Paediatric cancer is rare, yet cancer remains the leading cause of disease-related death in children. Despite the encouraging high overall survival rates in paediatric oncology, children with progressive disease are typically difficult to treat.
Tumours are dynamic and adapt to environmental cues such as therapy. Yet, relatively few studies have comprehensively evaluated the phenotypic changes occurring in the caners of solid paediatric patient during and after treatment, and their impact on next line clinical intervention.
Significantly, because of small numbers and heterogeneity, even if new treatment developments came to light, it would be a real challenge to effectively test and gather valuable information from randomised clinical trials.
The goal of the Preclinical Modelling of Paediatric Cancer Evolution Group is to improve our understanding of the biology of aggressive paediatric cancers. We use refined preclinical models that capture the features from which cancer originates. This includes heterogeneity and functional genomics approaches within an evolutionary framework.
Currently, our work focuses on the following questions:
1) How do paediatric cancers evolve and adapt to the different complex environments they encounter to progress?
Our group aims to precisely model paediatric cancer's heterogeneity and its dynamics. We are leading the development and validation of preclinical models of rare and difficult-to-treat solid paediatric cancers that are predictive of a patient's drug responses.
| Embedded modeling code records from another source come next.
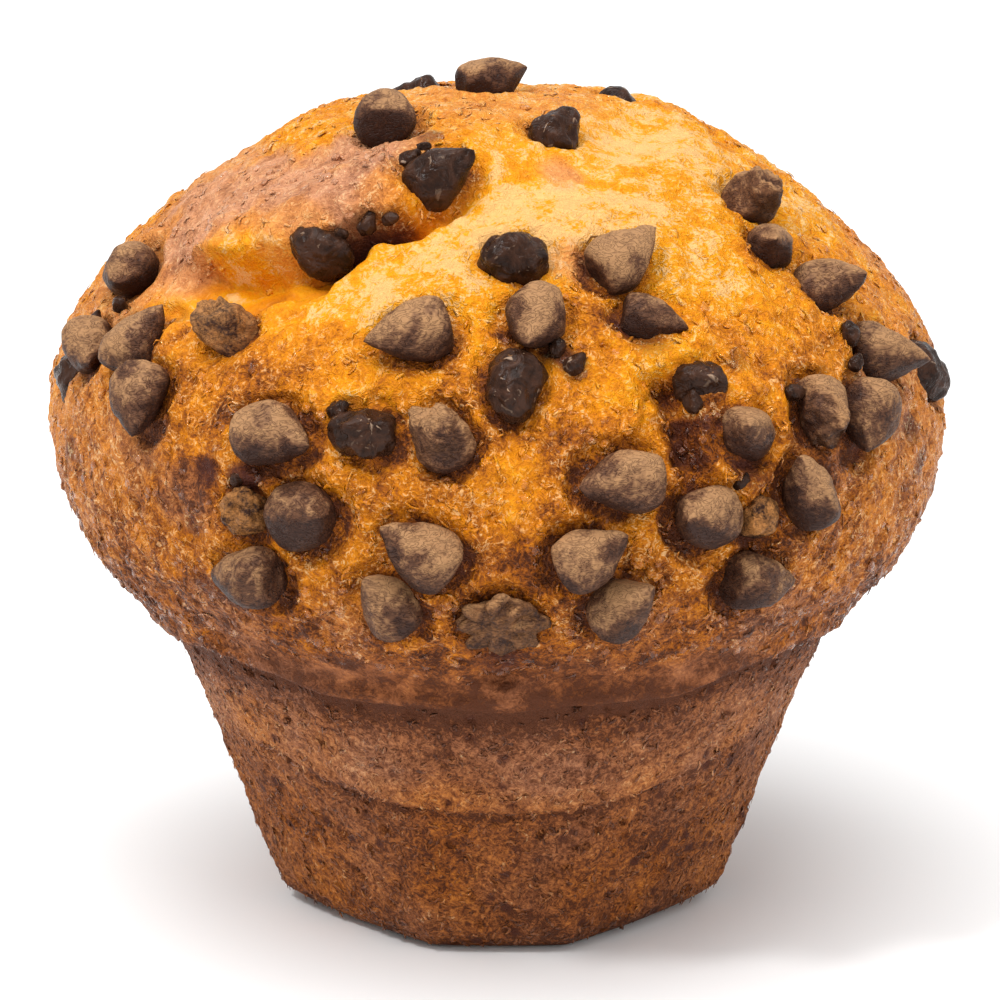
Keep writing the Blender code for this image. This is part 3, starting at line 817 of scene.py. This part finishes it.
def make_wall(scene):
    sizes, colors = scene.muffin_sizes, scene.muffin_colors
    rows, turns = 112, 540
    deselect()
    bpy.ops.mesh.primitive_grid_add(x_subdivisions=turns, y_subdivisions=rows, size=2)
    wall = begin("cake_wall")
    grid = positions(wall.data)
    around = (grid[:, 0] * 180).round(6)
    share = (grid[:, 1] + 1) / 2
    length = np.concatenate([[0], np.cumsum(np.hypot(*np.diff(OUTLINE, axis=0).T))])
    lip = lip_height(around)
    start = np.interp(-(lip + 2.6 * MM), -OUTLINE[120:, 1], length[120:])
    reach = start + (length[-1] - start) * np.minimum(1, share / 0.94)
    radius = np.interp(reach, length, OUTLINE[:, 0])
    height = np.interp(reach, length, OUTLINE[:, 1])
    radius = np.where(share > 0.94, radius * (1 - (share - 0.94) / 0.06 * 0.985), radius)
    pull = FLAT_STRENGTH * np.clip(1 - height / NECK.z, 0, 1) * (1 - flat_share(around))
    rim = 1 - smooth(0.0, 1.5 * MM, height)
    out = direction(around, np.full(len(around), 90.0))
    spots = out * radius[:, None] + np.array((0, 0, 1)) * height[:, None]

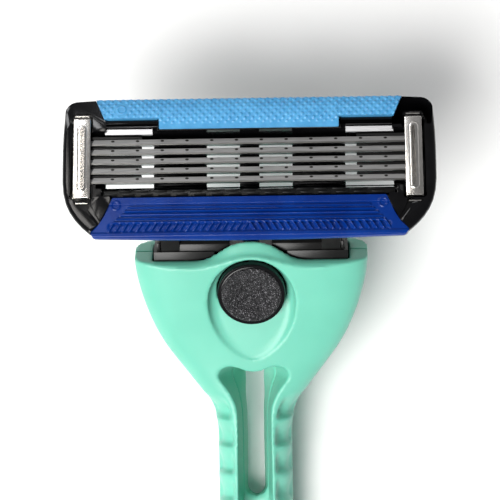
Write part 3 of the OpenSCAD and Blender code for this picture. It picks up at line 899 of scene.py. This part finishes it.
def cartridge_frame():
    """The frame, the parts moulded on it and the rests behind the blades."""
    obj = frame_blank()
    carve(obj, frame_cutters())
    finish_edges(obj)
    piece(obj, "cartridge", "black_gloss", GLOSS, "cartridge_frame")
    extras = frame_extras()
    reshape(extras, lambda bm: sharpen(bm, 35))
    piece(extras, "cartridge", "black_gloss", SATIN)
    rest = bmesh.new()
    for m in (-1, 1):
        slab = [(BAY_TOP - 0.2, -0.5), (BAY_TOP + 0.34, -0.24)]
        slab += [(BAY_TOP + 0.34, -0.6), (BAY_TOP - 0.2, -0.9)]
        bar(rest, slab, *span(m, 10.9, 16.25))
    sharpen(rest)
    piece(as_object("rear_rests", rest, CART), "cartridge", "black_gloss", SUPPORT)


cartridge_frame()

# ---------------------------------------------------------------- relief surfaces


def relief(name, columns, rows, spot, height, base):
    """A block whose top is a fine grid: spot gives each node's x and v, height its w."""
    bm = bmesh.new()
    bmesh.ops.create_grid(bm, x_segments=columns, y_segments=rows, size=1)
    for vert in bm.verts:
        x, v = spot(vert.co.x, (vert.co.y + 1) / 2)
        vert.co = (x, v, height(x, v))
    rim = [e for e in bm.edges if len(e.link_faces) == 1]
    skirt = bmesh.ops.extrude_edge_only(bm, edges=rim)["geom"]
    for vert in (g for g in skirt if isinstance(g, bmesh.types.BMVert)):
        vert.co.z = base
    edges = [g for g in skirt if isinstance(g, bmesh.types.BMEdge)]
    foot = [e for e in edges if all(v.co.z == base for v in e.verts)]
    bmesh.ops.holes_fill(bm, edges=foot, sides=0)
    return as_object(name, bm, CART)


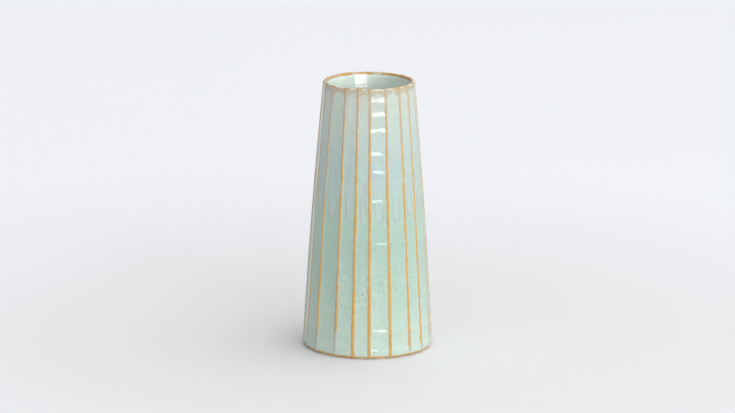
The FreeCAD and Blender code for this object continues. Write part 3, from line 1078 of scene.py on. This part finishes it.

Within the ICR's outstanding collaborative environment and its partnerships, the lab closely interacts with paediatric oncologists and mathematical modellers to simulate and study cancer's adaptability responses. We use bulk and single-cell DNA-, RNA- and chromatin immunoprecipitation (ChIP) -sequencing approaches in patient-derived tumour xenografts (pPDXs) and in ex vivo cultures of PDX cells (pPDTCs).
2) Which are the molecular determinants of solid paediatric cancer's adaptability processes and the biochemical signalling networks that determine fate decisions?
We use the power of various high-throughput functional screens, including CRISPR approaches against regulators of transcriptional plasticity, to identify the molecular determinants and regulators of paediatric cancer's evolutionary trajectories.
3) Which are the principles underlying solid paediatric cancer's adaptability responses?
Our group uses recent technological advances linking cellular barcoding with single-cell RNA-sequencing to monitor and quantify phenotypic events in single cells. They are then used to inform statistical and mathematical models to predict, given a set of starting conditions, how cancers evolve.
4) Which therapeutic strategies that target cancer's adaptability responses can be derived, and do they show improvement compared to standards-of-care in solid paediatric cancers?
We perform adaptations of Luria and Delbruck's (LD) fluctuation test in patient-derived cell cultures. Linked to single-cell RNA-sequencing, adaptations of LD's test will further our understanding of the heritability underlying drug-tolerant states.
By identifying the evolutionary laws, the molecular mechanisms and the cause, we can then intelligently design therapeutic strategies to prevent relapse. Our group's goal is to explore the potential of re-channelling paediatric tumour cells trajectories as a way to overcome resistance or relapse.